Well I officially made it through my period of sacrifice (see here). For Lent, I gave up beef, candy, and my personal Facebook page. I think it went pretty well. Lent last for 46 days but it is considered 40 days of sacrifice. This means you can technically take Sundays off. I usually don’t take advantage of Sundays because I enjoy the challenge. I have to confess; early into it I unconsciously had a brisket cheesesteak from Sugarfire. It was so good. I didn’t realize I had eaten beef until the next day. My stomach reminded me. Let’s just say it wasn’t pretty and I felt pretty bad about it. It also confirmed for me that I didn’t deserve the benefit of taking Sundays off.
Sacrificing candy wasn’t an issue for me at all. We enjoyed a vacation to Cleveland (see here) during Lent so I caved on Sunday because it is very hard eating out constantly without having some sort of beef. Plus I was on vacation. That was the only Sunday I would give in and I kinda knew that ahead of time. I don’t know if I can say it was worth it. I had a burger from Burger King. It was just ok. I wish I could have made better use of the day as far as beef goes. I also had a Kit Kat chocolate bar since I was taking advantage of one Sunday. Now that was totally worth it but I really could have gone without it.
When it comes to Facebook, I didn’t miss it at all. I’ve had fewer headaches. I always say I don’t allow Facebook to bother me but taking this break let me know that I really do. I will not be a frequent Facebook user moving forward. When it comes down to my blog, my views have been substantially lower because I am unable to share my posts to my personal page. I get twice as many views when I use my personal page. That’s because I have many people there that don’t follow me on my Watering Our Seeds Facebook page but are using the information I share to their benefit. That doesn’t bother me at all. I just want to help people.

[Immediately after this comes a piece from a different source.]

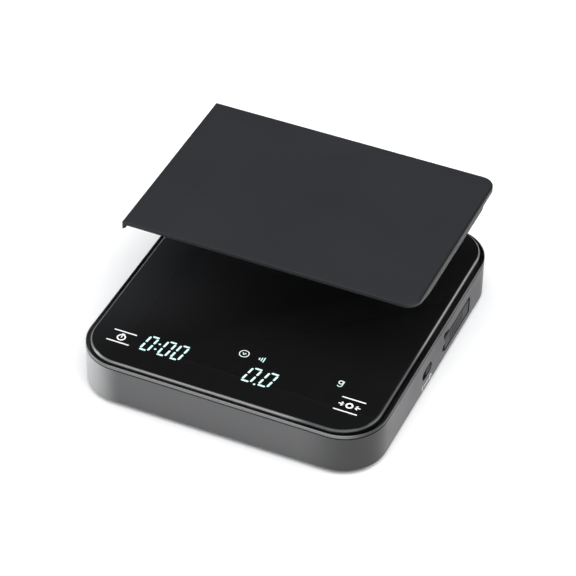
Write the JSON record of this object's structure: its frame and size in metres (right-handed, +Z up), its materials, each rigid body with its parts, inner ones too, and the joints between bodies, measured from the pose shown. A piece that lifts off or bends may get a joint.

I also used this period to pray for clarity over my life. I’ve been wondering if I should use my degree and if I should be doing things differently. I got my answer. God will move me when he sees fit. I will continue to apply for other positions but God will move me when he’s ready. I am happy with that answer. I also got the answer I was looking for when it comes down to doing real estate with my husband. I was reminded that this is a passion that we share. I will not be getting my real estate license until Don becomes a broker and I can work up under him. It doesn’t make sense for us both to pay agent fees when he can handle the agent part himself. My passion when it comes to real estate is the investment part for us. I really want to invest in property, in other words flip houses. This is something we’ve done in the past and it worked out very well. That move still benefits us to this day.
This period of sacrifice let me know that I seemed to have a good grasp of my life but I wanted to be very clear. I have always been confident that life has its way of working itself out if you allow it to do so. When we overthink it, it becomes more of our plan versus the plan that God has created for our life. I want to make sure everything I touch is blessed and keeping God in the midst always works out better for me.
Did you make sacrifices during Lent and how did it go?